Coincidentally, the flurry of JPMorgan scandals to emerge in the past year or so coincides with Goldman chief executive Lloyd Blankfein’s re-emergence on the TV talk shows. So far, Mr Blankfein hasn’t committed any “doing God’s work”-style gaffs as he has in the past – despite taking occasional high risk stances like supporting gay marriage. But his PR team seems to have been giving him humility lessons, possibly even suggesting the “trust-me” beard he’s been sporting this year.
Mr Dimon should eat some of the same humble pie, apologise more, and stop shaving. Oh yes, and work harder on driving out his bank’s alleycat ethics.
Kentz’s share price rise should be investigated
The rise in the share price of the engineering group Kentz in the weeks before yesterday’s takeover offer announcement should be investigated by the Financial Conduct Authority. While it could be put down to mere good fortune for wily punters, that looks unlikely.
In the week prior to Amec’s first approach on 11 July, Kentz’s shares jumped from 380p to 412.5p. Then, in the subsequent weeks to Amec’s offer on 5 August, they jumped to 436.2p, rising to as much as 475.9p last Friday – the last trading day before the approach was reported in the media.
This could, of course, all be coincidence.

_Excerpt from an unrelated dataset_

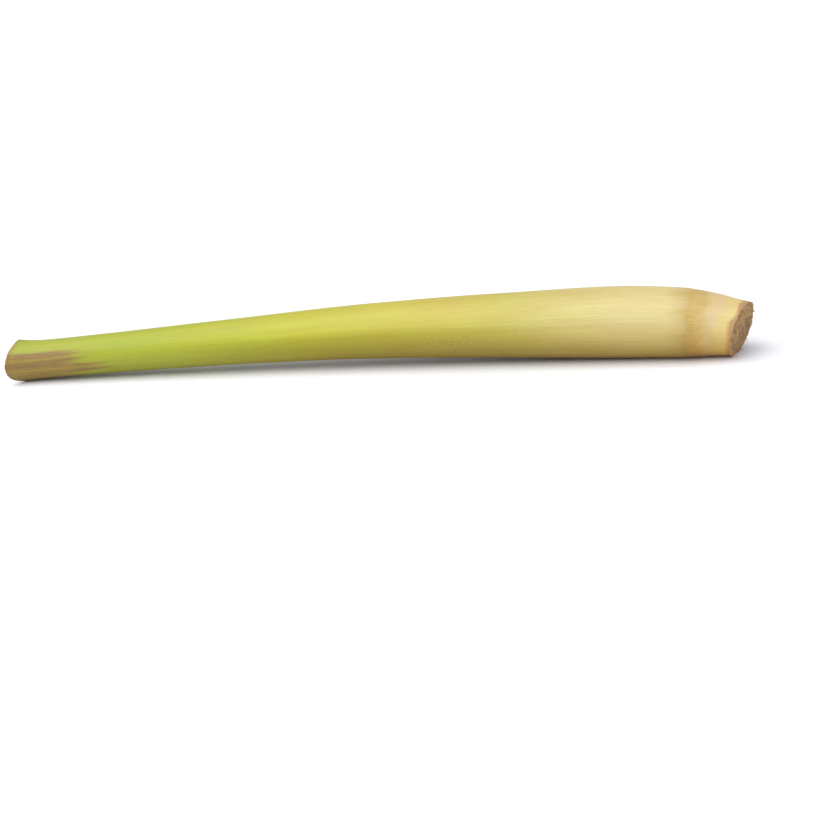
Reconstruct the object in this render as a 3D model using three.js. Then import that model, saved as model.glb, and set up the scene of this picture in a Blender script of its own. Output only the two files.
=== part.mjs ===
// A cut stalk of lemongrass, lying on its side. A short solid stem forms the butt. The rest of the stalk is
// leaf bases that grow from the stem one above another and are rolled round each other, each with one
// edge lapped over the other, so that the cut tip shows them as rings.
//
// Millimetres. X runs along the stalk from the cut tip to the butt, and Z is up.
import * as THREE from 'three';
import { mergeVertices } from 'three/addons/utils/BufferGeometryUtils.js';

// Where the two cuts cross the centre line, and how far each leans: millimetres along the stalk for each
// millimetre sideways and upwards. A lean dies away over the given length.
const tipCut = { at: -118.8, leanSide: 0.26, leanUp: 0.21, fade: 20 };
const buttCut = { at: 122.6, leanSide: 0.24, leanUp: 0.17, fade: 13 };

// The bow of the centre line, as [along, sideways] and [along, height].
const bowRows = [[-121, -0.6], [-60, 1.0], [5, 1.6], [60, 0.9], [90, 0.1], [110, -1.2], [123, -2.8]];
const heightRows = [[-121, 6.5], [-108, 6.75], [-70, 8.4], [-30, 10.0], [8, 11.15], [50, 11.2], [82, 11.0],
  [103, 10.3], [113, 9.4], [123, 8.0]];

// The skin's radius along the stalk: a slight flare at the tip, a long taper, the bulb and the bare stem.
const skinRows = [[-122, 7.2], [-116, 6.85], [-110, 6.55], [-95, 6.55], [-70, 6.9], [-30, 7.8], [11, 9.1],
  [50, 10.3], [84, 11.2], [97, 11.05], [107, 10.6], [113, 9.85], [118, 9.1], [124, 8.3]];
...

If it is not, and those with knowledge of the talks traded on the information, it is unlikely they will be caught – insider traders hardly ever are.
But, if we cannot prosecute the insiders, we can at least make it harder for them to profit at other investors’ expense by insisting companies inform the markets sooner about serious bid approaches. Kentz said nothing about either approach (not to mention those from other suitors) until yesterday, after a Sunday newspaper reported them. Apparently the Takeover Panel was kept informed throughout the process. It got this one wrong.